The problem is now finding the quantities inside the Jacobian matrix. The partial derivatives with respect to vapor quality \(x\) are immediate:
\[ \begin{aligned} \frac{\partial v}{\partial x} &= v_v(T) - v_l(T) \\ \frac{\partial s}{\partial x} &= s_v(T) - s_l(T) \end{aligned} \]
but the derivatives with respect to temperature \(T\) must be computed numerically, in this case with central finite difference:
\[ \begin{aligned} \frac{\partial v}{\partial T} &= \frac1{2\varepsilon} [v(x,T+\varepsilon)-v(x,T-\varepsilon)] \\ \frac{\partial s}{\partial T} &= \frac1{2\varepsilon} [s(x,T+\varepsilon)-s(x,T-\varepsilon)] \end{aligned} \]
Starting the evaluation from the current temperature \(T_i\), the target temperature \(T_{i+1}\) will be reached with successive approssimation of a progressively changing temperature \(T_j\) until the residue \(r\) is under the desired tolerance:
\[ r = \sqrt{\frac{dT_j}{T_j}^2+\frac{dx_j}{x_j}^2}\leq \text{tol} \]
The guesses for temperature \(T_j\) and vapor quality \(x_j\) are updated as:
\[ \begin{aligned} T_{j+1} = T_j + dT_j \\ x_{j+1} = x_j + dx_j \end{aligned} \]
until the final temperature \(T_{i+1}\) is the \(n\)-th guess temperature \(T_j\mid_{j=n}\).
In summary:
\[ \begin{aligned} T_{i+1} - T_{i} = \sum_{\substack{T_j=T_i \\ x_j = x_i}}^{r<tol} dT_j(x_j,T_j) \\ x_{i+1} - x_{i} = \sum_{\substack{T_j=T_i \\ x_j = x_i}}^{r<tol} dx_j(x_j,T_j) \end{aligned} \]
where, using the formula for the inverse of a \(2 \times 2\) matrix:
\[ \begin{Bmatrix} dx_j \\ dT_j \end{Bmatrix} = \frac{1}{\frac{\partial v}{\partial x}\frac{\partial s}{\partial T} - \frac{\partial s}{\partial x}\frac{\partial v}{\partial T}} \begin{bmatrix} \frac{\partial s}{\partial x} & -\frac{\partial v}{\partial T}\\ -\frac{\partial s}{\partial x}& \frac{\partial v}{\partial T} \end{bmatrix} \begin{Bmatrix} dv_j \\ ds_j \end{Bmatrix} \]

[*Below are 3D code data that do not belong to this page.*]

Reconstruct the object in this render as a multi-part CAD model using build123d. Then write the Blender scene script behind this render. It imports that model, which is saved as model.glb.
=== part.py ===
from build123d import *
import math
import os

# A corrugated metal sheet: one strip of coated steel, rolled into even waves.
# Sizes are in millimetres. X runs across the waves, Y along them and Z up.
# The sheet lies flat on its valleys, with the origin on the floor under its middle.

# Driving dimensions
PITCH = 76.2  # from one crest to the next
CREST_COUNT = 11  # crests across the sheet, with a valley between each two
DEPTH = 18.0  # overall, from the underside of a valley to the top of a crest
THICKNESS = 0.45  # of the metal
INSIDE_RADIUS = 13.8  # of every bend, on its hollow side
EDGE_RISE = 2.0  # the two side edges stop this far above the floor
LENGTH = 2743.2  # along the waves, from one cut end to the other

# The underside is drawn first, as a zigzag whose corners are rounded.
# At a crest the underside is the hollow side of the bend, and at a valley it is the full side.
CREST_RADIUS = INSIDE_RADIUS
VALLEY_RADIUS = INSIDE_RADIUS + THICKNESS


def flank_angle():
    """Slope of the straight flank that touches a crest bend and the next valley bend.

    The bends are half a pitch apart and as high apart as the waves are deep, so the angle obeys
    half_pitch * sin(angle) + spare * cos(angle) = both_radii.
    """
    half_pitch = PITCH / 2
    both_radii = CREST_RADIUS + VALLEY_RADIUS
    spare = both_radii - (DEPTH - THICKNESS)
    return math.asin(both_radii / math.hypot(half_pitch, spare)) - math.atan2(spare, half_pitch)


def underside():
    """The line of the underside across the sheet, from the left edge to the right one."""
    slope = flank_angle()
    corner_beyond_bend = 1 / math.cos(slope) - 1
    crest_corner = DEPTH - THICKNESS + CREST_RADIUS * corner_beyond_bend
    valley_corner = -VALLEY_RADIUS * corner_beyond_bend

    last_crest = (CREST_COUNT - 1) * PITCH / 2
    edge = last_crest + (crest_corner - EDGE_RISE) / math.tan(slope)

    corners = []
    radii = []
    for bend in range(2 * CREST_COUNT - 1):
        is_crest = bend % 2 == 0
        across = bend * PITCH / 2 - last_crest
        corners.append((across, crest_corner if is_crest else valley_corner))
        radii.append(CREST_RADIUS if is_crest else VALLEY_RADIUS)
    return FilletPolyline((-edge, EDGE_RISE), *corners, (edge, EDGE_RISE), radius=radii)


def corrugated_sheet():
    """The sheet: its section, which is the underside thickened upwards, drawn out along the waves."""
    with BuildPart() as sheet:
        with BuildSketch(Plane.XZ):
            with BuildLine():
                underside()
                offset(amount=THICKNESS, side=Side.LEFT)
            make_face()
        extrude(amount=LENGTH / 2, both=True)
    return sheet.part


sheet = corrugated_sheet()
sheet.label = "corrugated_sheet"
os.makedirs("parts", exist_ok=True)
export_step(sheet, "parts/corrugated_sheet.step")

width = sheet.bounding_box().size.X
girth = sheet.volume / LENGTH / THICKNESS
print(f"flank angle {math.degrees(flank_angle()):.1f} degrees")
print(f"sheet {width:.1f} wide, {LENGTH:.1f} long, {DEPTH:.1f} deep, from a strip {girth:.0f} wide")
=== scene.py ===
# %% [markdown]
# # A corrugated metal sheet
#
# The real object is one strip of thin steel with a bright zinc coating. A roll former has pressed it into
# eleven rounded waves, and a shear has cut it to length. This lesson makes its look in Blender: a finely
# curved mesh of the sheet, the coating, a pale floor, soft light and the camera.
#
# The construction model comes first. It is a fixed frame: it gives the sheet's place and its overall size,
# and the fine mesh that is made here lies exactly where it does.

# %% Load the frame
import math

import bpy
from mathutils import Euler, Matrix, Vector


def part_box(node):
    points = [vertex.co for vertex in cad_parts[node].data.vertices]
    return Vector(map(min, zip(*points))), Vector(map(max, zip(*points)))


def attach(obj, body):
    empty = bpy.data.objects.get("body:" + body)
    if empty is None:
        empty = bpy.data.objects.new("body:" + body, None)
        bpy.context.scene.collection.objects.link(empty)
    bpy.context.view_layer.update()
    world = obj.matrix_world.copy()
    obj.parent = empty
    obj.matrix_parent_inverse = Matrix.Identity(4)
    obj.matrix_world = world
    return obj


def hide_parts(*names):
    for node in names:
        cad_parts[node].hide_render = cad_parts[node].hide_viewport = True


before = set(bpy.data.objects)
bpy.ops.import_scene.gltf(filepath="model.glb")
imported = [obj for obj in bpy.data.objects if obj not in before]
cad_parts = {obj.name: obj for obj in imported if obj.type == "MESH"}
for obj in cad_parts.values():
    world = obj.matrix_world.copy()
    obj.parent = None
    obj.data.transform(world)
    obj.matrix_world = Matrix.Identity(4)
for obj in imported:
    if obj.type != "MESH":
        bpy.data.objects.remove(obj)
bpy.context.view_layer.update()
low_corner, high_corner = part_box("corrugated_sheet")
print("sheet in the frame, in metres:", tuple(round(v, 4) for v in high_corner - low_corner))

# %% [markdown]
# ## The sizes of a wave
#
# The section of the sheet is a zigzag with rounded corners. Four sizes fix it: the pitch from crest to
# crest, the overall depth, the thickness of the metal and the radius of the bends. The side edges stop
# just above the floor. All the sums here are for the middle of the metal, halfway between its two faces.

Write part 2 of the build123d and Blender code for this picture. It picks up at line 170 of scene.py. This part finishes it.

with all partial derivatives as a function of the guess vapor quality and temperature \(f(x_j,T_j)\) and
\[ \begin{Bmatrix} dv_j \\ ds_j \end{Bmatrix} = \begin{Bmatrix} v_{i+1} - v(x_j,T_j) \\ s_{i+1} - s(x_j,T_j) \\ \end{Bmatrix} \]
Ready for next step¶
Once the quantities for \(T_{i+1}\) and \(x_{i+1}\) are estimated, the new value for pressure \(p_i\) and mass flow \(\dot{m}_i\) are:
\[ \begin{aligned} p_{i+1} &= p_{Sat} (T_{i+1}) \\ \dot{m}_{i+1} &= \frac{\dot{m}_0}{p_0} \cdot p_{i+1} \\ \end{aligned} \]
The last equation assumes that the mass flow ratio and pressure is constant along the entire extraction.
Loop Termination¶
The extraction is over once the vapor quality \(x\) reaches the value of \(1\), which is when the tank contains only vapor and the system is not biphasic anymore.